Directions for this task
Your task is to print all of the material verbatim.

• • • •

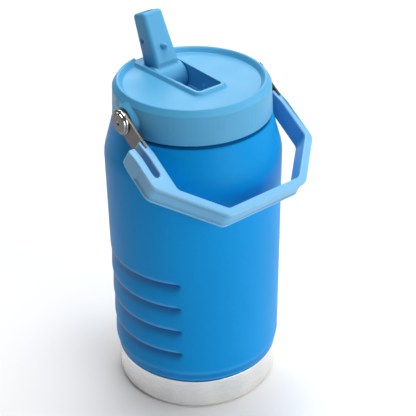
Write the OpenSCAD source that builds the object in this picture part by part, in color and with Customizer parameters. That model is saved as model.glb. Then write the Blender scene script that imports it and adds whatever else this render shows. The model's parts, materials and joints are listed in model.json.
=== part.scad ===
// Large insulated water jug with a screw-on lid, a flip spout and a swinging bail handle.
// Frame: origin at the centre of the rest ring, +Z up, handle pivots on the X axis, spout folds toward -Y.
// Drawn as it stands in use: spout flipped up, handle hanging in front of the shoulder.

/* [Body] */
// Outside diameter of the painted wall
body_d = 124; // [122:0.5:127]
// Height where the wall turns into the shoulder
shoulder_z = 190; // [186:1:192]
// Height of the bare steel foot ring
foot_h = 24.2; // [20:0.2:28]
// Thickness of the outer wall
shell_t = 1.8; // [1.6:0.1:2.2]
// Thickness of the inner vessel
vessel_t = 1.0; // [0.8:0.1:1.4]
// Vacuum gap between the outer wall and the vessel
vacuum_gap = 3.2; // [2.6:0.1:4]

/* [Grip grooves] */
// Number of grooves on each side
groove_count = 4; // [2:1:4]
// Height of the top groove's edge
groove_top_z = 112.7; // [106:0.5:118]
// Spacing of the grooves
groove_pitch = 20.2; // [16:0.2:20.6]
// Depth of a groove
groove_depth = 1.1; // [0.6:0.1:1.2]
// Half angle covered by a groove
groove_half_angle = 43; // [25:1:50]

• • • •

Result of this task
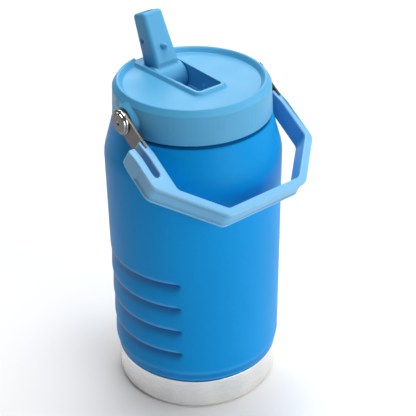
Write the OpenSCAD source that builds the object in this picture part by part, in color and with Customizer parameters. That model is saved as model.glb. Then write the Blender scene script that imports it and adds whatever else this render shows. The model's parts, materials and joints are listed in model.json.
=== part.scad ===
// Large insulated water jug with a screw-on lid, a flip spout and a swinging bail handle.
// Frame: origin at the centre of the rest ring, +Z up, handle pivots on the X axis, spout folds toward -Y.
// Drawn as it stands in use: spout flipped up, handle hanging in front of the shoulder.

/* [Body] */
// Outside diameter of the painted wall
body_d = 124; // [122:0.5:127]
// Height where the wall turns into the shoulder
shoulder_z = 190; // [186:1:192]
// Height of the bare steel foot ring
foot_h = 24.2; // [20:0.2:28]
// Thickness of the outer wall
shell_t = 1.8; // [1.6:0.1:2.2]
// Thickness of the inner vessel
vessel_t = 1.0; // [0.8:0.1:1.4]
// Vacuum gap between the outer wall and the vessel
vacuum_gap = 3.2; // [2.6:0.1:4]

/* [Grip grooves] */
// Number of grooves on each side
groove_count = 4; // [2:1:4]
// Height of the top groove's edge
groove_top_z = 112.7; // [106:0.5:118]
// Spacing of the grooves
groove_pitch = 20.2; // [16:0.2:20.6]
// Depth of a groove
groove_depth = 1.1; // [0.6:0.1:1.2]
// Half angle covered by a groove
groove_half_angle = 43; // [25:1:50]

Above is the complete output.